Jensen's inequality turns this drift into a precise, signed rule. If g is convex (curving upward, like x^2 or e^x), then E[g(X)] >= g(E[X]). If g is concave (curving downward, like ln x or sqrt x), the inequality flips: E[g(X)] <= g(E[X]). Equality holds only in the boring case where X is a constant or g is straight, so any genuine randomness through any genuine curve creates a definite gap in a known direction. The picture is a smile-shaped curve: average the inputs and you sit at one point on the curve; average the outputs and the curve's bowl pulls you upward, above that point.

Using LOTUS without slipping

In practice LOTUS reduces almost any expectation to a fixed recipe. The art is only in choosing g and remembering you weight by X's original probabilities, never by anything about g(X).

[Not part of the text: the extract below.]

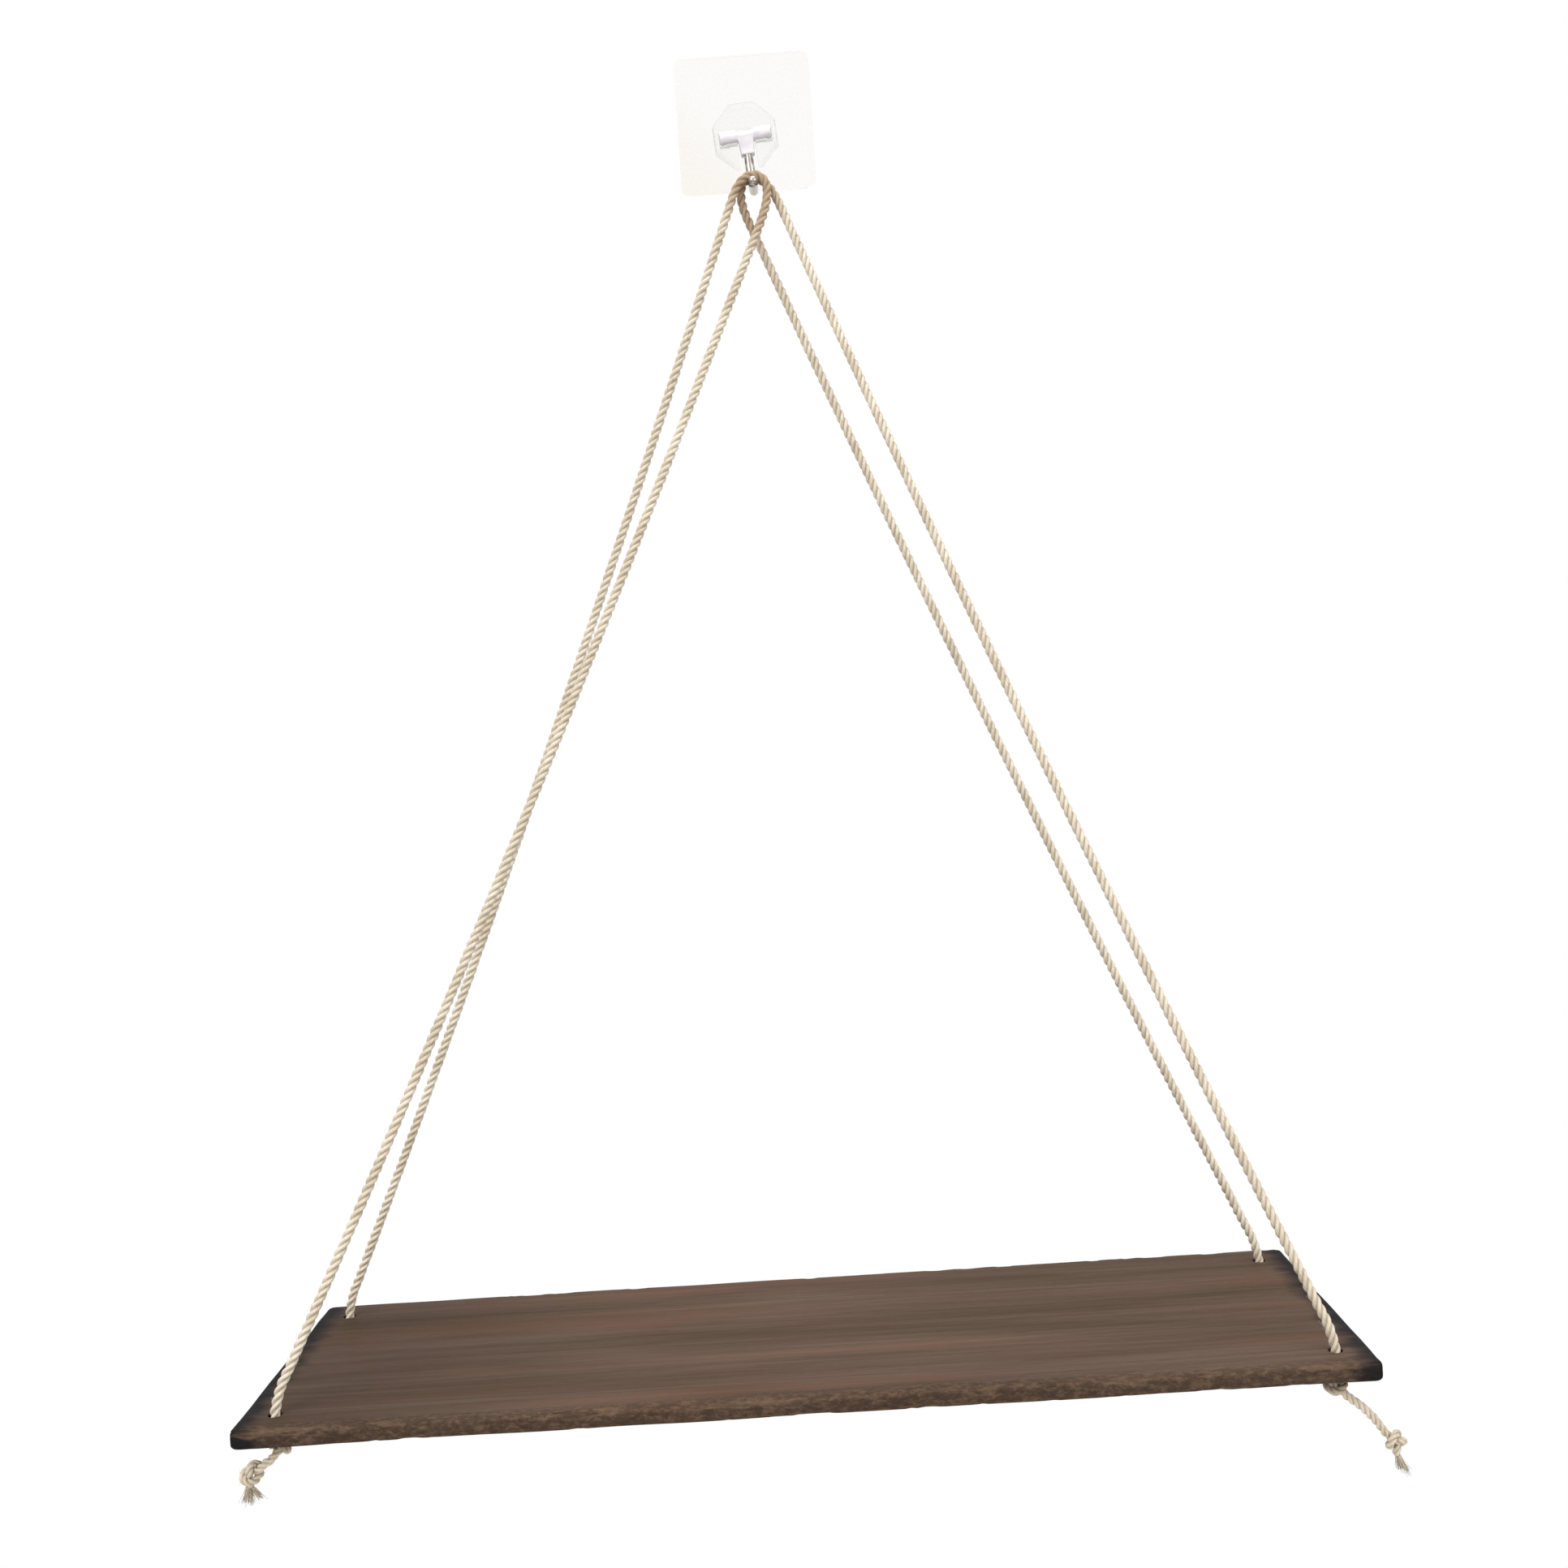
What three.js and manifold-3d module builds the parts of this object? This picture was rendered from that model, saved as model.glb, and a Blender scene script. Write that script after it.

  1. Name the function. Write the quantity as E[g(X)] and read off g — for variance g(x) = (x - mu)^2, for the k-th moment g(x) = x^k, for the mgf g(x) = e^(tx).
  2. Keep X's own weights. Use P(X = x) for a discrete X or the density f(x) for a continuous X. Do not derive the distribution of Y = g(X); that is the whole point of LOTUS.
  3. Sum or integrate. Compute E[g(X)] = sum of g(x) P(X = x), or the integral of g(x) f(x) dx over the support of X.
  4. Sanity-check the answer. Confirm it is finite (heavy tails can make E[X^2] or the mean infinite), and recall E[g(X)] need not equal g(E[X]) — use Jensen to predict which side the gap falls on.

Two honest cautions before you lean on it. First, LOTUS only delivers a number when the sum or integral actually converges absolutely; for a heavy-tailed law the relevant expectation can be infinite or undefined, and the formula then has no value to report rather than a wrong one. Second, LOTUS hands you E[g(X)] and nothing more — it deliberately throws away the shape of g(X). If you need a probability like P(g(X) > 5), a quantile, or the variance of g(X) on its own, you really do have to find the distribution of g(X); LOTUS averages, it does not describe. Keep those two limits in view and it becomes the single most-used tool in the whole subject.